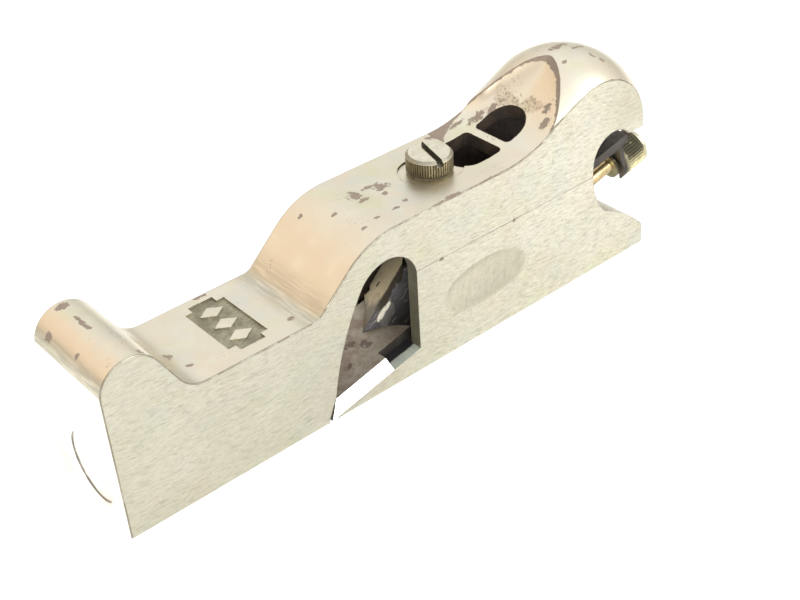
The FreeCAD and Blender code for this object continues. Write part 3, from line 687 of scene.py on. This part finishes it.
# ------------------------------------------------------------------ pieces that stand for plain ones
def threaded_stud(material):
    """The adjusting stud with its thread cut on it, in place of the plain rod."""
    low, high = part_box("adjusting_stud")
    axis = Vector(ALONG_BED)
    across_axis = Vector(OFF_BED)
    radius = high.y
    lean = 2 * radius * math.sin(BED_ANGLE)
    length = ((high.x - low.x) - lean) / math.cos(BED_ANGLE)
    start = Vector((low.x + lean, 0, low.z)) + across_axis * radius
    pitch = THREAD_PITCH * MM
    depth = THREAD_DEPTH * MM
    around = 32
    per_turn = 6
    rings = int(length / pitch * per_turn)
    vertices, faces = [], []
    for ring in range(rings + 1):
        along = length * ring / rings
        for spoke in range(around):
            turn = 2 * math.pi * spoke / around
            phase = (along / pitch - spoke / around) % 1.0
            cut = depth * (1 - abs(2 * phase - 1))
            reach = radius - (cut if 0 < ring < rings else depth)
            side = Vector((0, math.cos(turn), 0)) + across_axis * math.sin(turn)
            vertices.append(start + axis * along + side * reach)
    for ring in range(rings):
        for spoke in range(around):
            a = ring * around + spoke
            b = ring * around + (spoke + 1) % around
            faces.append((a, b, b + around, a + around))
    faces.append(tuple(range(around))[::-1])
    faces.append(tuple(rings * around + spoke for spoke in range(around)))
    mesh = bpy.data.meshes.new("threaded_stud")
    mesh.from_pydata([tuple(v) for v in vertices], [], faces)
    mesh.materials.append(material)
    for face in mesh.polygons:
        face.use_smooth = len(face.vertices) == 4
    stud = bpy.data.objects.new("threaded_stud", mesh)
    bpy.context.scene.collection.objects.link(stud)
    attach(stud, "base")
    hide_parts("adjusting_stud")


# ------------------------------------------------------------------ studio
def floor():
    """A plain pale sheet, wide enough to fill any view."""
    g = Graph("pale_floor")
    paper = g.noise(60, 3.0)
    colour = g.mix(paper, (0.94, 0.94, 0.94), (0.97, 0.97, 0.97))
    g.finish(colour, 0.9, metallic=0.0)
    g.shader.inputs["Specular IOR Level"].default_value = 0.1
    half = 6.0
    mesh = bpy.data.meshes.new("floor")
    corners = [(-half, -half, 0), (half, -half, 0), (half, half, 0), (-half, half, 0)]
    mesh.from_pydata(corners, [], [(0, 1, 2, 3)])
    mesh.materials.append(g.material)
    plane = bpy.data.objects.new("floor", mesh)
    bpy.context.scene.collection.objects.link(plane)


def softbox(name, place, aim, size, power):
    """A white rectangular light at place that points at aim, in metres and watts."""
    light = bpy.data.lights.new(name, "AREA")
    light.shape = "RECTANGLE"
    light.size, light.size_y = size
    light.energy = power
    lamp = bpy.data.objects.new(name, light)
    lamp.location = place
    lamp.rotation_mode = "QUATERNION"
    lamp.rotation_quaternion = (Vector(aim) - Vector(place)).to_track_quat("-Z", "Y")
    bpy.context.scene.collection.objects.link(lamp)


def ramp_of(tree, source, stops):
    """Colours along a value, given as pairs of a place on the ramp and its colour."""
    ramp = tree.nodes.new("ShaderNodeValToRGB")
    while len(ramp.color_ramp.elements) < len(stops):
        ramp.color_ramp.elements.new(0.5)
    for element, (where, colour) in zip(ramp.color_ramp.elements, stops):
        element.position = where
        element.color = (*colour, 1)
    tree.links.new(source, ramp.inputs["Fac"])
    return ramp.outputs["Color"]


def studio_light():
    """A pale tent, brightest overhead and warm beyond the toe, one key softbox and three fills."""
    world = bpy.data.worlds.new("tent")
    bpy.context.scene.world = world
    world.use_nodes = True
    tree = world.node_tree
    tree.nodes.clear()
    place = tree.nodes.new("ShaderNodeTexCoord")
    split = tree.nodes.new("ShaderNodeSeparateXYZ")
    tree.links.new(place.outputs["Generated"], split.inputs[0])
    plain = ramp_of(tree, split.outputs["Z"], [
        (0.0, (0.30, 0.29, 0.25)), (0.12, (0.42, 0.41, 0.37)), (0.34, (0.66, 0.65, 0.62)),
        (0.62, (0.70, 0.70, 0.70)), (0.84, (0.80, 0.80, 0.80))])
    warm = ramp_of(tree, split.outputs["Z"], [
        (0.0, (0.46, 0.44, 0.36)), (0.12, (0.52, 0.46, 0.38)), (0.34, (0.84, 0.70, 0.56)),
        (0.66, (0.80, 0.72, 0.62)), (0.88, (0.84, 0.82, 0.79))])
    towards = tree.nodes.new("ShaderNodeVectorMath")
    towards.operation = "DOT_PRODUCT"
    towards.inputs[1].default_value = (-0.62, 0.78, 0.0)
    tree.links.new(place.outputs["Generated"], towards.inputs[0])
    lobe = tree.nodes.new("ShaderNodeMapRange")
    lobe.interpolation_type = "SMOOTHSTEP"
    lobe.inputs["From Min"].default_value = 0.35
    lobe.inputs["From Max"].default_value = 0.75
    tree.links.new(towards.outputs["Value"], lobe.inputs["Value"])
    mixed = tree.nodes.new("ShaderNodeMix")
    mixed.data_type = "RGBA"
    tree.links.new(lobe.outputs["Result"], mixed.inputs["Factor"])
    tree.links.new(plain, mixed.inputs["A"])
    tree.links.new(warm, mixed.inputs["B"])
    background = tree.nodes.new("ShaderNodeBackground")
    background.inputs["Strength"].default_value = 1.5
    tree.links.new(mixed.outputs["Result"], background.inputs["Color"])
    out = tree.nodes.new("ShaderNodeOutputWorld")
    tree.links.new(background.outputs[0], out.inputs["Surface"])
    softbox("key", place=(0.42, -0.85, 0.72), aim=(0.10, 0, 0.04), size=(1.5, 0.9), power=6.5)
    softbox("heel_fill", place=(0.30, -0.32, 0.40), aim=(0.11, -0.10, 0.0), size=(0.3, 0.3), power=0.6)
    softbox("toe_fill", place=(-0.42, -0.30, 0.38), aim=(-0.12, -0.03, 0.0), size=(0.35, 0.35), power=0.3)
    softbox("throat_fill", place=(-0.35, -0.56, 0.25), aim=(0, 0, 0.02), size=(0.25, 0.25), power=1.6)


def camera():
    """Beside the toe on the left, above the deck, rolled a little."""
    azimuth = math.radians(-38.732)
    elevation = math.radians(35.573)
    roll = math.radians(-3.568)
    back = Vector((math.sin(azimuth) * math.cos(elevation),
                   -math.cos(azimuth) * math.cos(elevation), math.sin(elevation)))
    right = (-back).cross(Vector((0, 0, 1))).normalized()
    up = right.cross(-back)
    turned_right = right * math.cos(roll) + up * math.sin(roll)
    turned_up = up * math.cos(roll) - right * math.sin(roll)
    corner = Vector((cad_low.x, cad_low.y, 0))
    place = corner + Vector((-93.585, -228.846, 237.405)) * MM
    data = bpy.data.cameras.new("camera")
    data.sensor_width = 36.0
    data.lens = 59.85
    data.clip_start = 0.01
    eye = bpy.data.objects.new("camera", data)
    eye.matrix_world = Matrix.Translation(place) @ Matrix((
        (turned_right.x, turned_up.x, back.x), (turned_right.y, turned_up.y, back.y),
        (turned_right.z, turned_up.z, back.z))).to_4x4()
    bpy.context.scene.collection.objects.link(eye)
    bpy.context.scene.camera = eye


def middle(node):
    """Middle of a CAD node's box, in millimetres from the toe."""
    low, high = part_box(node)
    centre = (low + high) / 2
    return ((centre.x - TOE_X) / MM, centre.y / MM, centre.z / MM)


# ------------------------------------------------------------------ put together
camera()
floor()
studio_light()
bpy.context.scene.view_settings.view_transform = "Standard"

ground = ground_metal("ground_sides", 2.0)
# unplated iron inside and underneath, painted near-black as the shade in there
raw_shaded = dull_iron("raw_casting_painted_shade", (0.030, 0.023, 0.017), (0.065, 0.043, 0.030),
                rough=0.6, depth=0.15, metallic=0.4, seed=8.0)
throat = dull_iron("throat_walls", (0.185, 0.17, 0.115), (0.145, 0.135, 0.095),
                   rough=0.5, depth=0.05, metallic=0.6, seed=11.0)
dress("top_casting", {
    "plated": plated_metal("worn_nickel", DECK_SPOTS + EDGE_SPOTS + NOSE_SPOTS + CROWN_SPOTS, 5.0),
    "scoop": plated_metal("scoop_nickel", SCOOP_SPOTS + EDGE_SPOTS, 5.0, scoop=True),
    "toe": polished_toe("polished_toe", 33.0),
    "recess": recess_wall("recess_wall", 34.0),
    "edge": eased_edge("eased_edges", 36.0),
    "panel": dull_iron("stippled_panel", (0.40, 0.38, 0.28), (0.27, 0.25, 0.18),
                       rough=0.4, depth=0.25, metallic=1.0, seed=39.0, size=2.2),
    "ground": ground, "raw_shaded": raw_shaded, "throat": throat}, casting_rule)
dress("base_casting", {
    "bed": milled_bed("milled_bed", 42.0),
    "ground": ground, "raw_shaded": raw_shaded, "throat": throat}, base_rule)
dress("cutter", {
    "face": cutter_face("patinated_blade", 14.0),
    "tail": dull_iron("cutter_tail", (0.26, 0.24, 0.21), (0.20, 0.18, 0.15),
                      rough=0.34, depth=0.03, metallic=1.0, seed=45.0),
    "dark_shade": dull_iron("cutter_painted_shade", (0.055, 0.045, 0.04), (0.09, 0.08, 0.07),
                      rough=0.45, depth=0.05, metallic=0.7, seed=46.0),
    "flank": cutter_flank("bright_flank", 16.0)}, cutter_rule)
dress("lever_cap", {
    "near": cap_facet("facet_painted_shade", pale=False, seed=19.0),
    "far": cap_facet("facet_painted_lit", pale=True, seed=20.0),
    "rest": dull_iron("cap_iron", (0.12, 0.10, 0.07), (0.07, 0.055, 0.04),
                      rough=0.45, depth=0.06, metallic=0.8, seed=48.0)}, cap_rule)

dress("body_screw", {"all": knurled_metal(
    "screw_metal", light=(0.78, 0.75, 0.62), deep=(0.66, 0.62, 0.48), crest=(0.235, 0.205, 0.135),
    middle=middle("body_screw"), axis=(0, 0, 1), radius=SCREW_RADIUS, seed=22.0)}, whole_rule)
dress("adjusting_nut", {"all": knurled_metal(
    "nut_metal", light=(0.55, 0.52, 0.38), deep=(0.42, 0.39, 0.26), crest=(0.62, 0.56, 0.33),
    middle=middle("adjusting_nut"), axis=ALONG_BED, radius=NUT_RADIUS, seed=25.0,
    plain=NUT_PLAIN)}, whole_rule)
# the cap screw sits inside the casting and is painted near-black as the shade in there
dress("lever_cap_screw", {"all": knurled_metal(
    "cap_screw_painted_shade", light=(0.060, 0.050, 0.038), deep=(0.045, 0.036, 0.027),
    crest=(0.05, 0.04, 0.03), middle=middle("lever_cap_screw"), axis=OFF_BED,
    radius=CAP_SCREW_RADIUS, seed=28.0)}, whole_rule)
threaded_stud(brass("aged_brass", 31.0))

◇ ◇ ◇

## Prompt
Look for the word "scene" in every line of the listing and copy the lines that have it.

## Exercise result
The FreeCAD and Blender code for this object continues. Write part 3, from line 687 of scene.py on. This part finishes it.
    bpy.context.scene.collection.objects.link(stud)
    bpy.context.scene.collection.objects.link(plane)
    bpy.context.scene.collection.objects.link(lamp)
    bpy.context.scene.world = world
    bpy.context.scene.collection.objects.link(eye)
    bpy.context.scene.camera = eye
bpy.context.scene.view_settings.view_transform = "Standard"